Did you face any issues with response size or timeout when handling larger datasets?

Thread Thread
 
soumya_ranjannanda_168b9 profile image
Soumya Ranjan Nanda

Yes — but more on the timeout / connection stability side than raw response size.

I stored the generated CSV results in S3, so I wasn’t trying to return huge datasets in one synchronous response. The bigger issue at larger volumes was downstream API pressure: once concurrency got too aggressive, I started seeing timeout-like failures / premature connection closes from upstream systems.

What helped was tuning parallelism down, keeping chunk sizes controlled, adding retry with backoff, and paginating report viewing separately instead of loading everything at once.

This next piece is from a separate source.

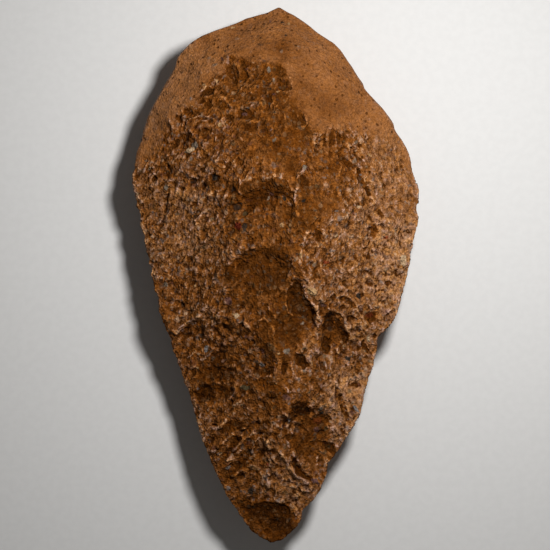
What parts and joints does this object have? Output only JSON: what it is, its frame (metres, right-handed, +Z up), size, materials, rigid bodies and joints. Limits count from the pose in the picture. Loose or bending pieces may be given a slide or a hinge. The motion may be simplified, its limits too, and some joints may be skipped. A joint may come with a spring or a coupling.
{
  "type": "stone hand axe",
  "caption": "Pear-shaped stone hand axe, flaked on both faces, with a smooth weathered butt and a stepped ridge down to a blunt point.",
  "frame": {"origin": "on the ground the axe lies on, under the middle of its outline seen from above", "axes": "+Y along the axe from the point to the butt, +X across it, +Z up out of the more deeply stepped face"},
  "size_m": [0.0966, 0.18, 0.0443],
  "materials": {
    "stone": "iron-stained coarse sandstone, matt and granular on the flaked faces, smoother and faintly glossy on the weathered butt"
  },
  "bodies": {
    "root": {"hand_axe": "stone"}
  },
  "joints": []
}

So in practice, response size stayed manageable because of the architecture — the harder problem was stability under scale.

Thread Thread
 
buildbasekit profile image
buildbasekit

This is the part most people underestimate.

It’s rarely the dataset size that breaks things
it’s downstream pressure + uncontrolled parallelism

Seen the same pattern:

works fine at 1k records
starts flaking at 10k
completely unpredictable after that

Good call on S3 + pagination
that’s usually the turning point from “feature” → “system”

If you revisit this later, async queue + rate limiting per downstream API might save you a lot of pain

Thread Thread
 
soumya_ranjannanda_168b9 profile image
Soumya Ranjan Nanda

Yes, exactly.

The feature was “working” much earlier, but it only started feeling production-safe once I treated downstream pressure as the real constraint instead of just focusing on record count.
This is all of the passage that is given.